Pero, sobre todo, su dependencia exportadora de países que están en situación de recesión y estancamiento (Alemania, EEUU, Italia...) añade incertidumbre. De ahí la enorme diversificación de las inversiones chinas y la búsqueda de nuevos mercados de materias primas, producción agroalimentaria, minera, etc. en África, América Latina y Asia.
Pensar que el capitalismo chino puede superar las contradicciones inherentes al proceso de acumulación es un sinsentido. Lo que queremos situar es el contexto en que se mueve la economía china, sus fortalezas frente a sus competidores y las ventajas cualitativas de las que goza, aunque sea temporalmente, su régimen de capitalismo de Estado.
Todavía no ha reemplazado a EEUU como superpotencia imperialista dominante, pero la guerra ya ha comenzado. El imperialismo norteamericano cuenta con puntos sólidos a su favor.

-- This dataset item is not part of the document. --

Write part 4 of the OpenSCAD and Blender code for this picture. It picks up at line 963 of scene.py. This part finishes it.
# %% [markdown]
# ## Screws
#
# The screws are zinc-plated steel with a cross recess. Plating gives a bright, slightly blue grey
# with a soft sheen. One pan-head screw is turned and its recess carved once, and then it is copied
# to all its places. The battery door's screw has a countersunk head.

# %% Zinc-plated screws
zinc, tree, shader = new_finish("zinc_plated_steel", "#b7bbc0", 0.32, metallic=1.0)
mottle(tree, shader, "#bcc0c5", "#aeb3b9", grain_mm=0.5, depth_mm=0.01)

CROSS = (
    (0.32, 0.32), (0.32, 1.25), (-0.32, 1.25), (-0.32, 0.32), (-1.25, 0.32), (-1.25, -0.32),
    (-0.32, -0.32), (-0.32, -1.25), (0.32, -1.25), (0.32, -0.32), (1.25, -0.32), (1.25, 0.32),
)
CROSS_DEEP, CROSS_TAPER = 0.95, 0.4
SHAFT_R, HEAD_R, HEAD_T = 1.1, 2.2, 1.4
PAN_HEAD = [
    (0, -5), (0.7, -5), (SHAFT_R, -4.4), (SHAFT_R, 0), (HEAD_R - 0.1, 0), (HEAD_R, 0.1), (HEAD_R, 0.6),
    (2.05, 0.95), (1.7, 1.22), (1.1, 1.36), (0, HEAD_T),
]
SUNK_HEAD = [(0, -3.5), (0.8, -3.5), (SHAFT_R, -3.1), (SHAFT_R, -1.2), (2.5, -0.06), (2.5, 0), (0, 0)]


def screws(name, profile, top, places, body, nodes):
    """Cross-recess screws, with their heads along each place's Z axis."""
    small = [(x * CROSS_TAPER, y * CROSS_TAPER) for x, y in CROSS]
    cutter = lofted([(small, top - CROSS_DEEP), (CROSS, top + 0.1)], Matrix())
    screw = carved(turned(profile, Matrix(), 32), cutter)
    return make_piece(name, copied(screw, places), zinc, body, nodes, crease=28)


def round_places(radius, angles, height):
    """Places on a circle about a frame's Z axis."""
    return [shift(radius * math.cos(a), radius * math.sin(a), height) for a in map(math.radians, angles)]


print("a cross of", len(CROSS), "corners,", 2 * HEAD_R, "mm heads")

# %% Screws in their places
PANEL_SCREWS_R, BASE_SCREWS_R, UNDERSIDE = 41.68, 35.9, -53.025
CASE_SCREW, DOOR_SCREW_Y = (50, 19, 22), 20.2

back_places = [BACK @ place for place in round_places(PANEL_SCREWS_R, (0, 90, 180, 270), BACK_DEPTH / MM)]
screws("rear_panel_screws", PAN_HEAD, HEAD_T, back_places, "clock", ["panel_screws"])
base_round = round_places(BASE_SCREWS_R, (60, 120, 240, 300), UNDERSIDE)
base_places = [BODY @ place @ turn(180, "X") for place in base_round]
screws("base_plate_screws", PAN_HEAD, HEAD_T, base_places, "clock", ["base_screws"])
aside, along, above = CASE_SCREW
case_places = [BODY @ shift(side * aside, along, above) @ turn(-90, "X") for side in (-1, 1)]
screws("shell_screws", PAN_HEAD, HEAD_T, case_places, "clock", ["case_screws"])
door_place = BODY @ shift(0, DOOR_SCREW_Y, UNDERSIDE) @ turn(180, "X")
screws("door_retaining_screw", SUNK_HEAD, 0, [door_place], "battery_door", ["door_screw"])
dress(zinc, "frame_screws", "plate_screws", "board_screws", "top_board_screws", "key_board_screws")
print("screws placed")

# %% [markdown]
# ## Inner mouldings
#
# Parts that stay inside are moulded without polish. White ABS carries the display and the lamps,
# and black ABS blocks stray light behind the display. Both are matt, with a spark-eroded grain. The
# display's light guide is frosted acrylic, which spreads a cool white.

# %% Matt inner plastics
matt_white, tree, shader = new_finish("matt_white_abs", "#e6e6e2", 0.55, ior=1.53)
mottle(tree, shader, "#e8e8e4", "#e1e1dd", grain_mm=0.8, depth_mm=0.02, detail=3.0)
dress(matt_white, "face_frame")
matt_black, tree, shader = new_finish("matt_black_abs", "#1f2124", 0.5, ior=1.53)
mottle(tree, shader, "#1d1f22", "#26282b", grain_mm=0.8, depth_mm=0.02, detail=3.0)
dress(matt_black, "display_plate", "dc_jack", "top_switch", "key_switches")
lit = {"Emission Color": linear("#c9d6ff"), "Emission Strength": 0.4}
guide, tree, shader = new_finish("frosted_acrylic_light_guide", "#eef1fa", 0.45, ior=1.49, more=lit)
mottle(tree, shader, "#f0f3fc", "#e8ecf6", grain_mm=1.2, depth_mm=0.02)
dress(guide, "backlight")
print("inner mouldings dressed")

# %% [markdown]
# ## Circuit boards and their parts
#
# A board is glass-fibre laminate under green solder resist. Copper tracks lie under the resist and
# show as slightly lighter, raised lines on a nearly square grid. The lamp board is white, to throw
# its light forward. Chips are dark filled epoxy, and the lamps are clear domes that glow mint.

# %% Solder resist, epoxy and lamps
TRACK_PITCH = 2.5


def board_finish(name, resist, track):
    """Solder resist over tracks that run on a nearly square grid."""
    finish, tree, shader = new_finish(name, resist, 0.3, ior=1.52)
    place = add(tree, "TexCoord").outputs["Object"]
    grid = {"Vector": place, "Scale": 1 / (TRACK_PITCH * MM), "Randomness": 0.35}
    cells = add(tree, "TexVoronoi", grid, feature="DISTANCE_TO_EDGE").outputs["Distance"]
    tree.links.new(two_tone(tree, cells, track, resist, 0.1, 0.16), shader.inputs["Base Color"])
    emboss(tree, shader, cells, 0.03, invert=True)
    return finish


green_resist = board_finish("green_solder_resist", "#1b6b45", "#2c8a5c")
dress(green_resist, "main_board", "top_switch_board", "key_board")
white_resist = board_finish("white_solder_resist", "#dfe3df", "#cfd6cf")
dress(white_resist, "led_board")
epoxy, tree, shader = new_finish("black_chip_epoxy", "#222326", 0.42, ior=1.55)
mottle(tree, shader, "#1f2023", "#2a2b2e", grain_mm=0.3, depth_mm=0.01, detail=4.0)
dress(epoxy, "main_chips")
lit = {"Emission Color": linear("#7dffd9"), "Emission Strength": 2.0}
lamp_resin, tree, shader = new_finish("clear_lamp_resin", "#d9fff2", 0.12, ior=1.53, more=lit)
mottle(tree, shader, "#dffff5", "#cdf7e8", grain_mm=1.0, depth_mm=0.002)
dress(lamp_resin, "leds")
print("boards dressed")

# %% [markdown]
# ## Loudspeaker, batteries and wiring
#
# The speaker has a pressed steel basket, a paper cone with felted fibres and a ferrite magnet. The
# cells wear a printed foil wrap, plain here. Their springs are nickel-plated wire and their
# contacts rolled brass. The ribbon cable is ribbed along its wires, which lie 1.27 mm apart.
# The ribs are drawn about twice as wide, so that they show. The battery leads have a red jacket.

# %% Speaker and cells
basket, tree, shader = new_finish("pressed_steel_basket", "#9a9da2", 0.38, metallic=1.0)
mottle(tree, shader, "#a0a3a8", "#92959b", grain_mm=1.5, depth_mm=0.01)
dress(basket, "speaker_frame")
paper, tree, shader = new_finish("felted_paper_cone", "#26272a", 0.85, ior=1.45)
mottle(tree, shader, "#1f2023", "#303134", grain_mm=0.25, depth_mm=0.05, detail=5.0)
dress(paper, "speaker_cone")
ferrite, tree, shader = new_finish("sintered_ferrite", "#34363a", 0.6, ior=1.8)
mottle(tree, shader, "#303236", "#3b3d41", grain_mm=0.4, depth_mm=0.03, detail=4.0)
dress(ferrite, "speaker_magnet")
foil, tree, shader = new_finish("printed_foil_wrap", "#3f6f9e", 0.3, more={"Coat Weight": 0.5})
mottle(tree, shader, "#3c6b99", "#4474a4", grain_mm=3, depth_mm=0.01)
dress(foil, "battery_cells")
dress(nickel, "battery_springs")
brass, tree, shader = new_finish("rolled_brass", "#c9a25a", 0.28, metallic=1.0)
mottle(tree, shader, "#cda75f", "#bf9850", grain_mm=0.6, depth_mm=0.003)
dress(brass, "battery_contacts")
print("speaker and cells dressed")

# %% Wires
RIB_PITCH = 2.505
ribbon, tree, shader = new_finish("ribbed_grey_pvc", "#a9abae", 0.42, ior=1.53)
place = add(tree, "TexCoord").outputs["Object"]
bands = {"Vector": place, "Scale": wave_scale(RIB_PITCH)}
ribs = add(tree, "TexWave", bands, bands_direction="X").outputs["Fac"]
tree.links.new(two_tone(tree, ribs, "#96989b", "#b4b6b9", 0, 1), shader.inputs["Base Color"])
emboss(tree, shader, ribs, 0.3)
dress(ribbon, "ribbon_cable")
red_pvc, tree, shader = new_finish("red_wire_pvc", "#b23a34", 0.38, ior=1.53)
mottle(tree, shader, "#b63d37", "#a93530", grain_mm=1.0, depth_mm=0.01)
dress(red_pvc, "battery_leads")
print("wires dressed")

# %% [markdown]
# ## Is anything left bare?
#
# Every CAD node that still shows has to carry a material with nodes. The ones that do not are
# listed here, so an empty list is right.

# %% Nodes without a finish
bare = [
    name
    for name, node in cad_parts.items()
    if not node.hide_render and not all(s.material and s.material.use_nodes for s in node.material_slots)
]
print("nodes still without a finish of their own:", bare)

El dólar es hegemónico: está involucrado en casi el 90% de las transacciones y representa casi el 60% de las reservas de divisas de los bancos centrales (70% en 1999), pero existen planes y acuerdos comerciales entre China y bastantes países, incluidos algunos exaliados relevantes de EEUU, para cambiar esta tendencia. Aún es un volumen discreto, pero la situación puede acelerarse como ya ha ocurrido en otros campos.
Entender el calado del desarrollo de China como potencia es esencial para orientarse en la arquitectura actual de la política mundial. Este es el factor más relevante, junto a la decadencia del imperialismo norteamericano, para comprender los seísmos que están golpeando las relaciones internacionales y sus efectos en la lucha de clases de todos los países.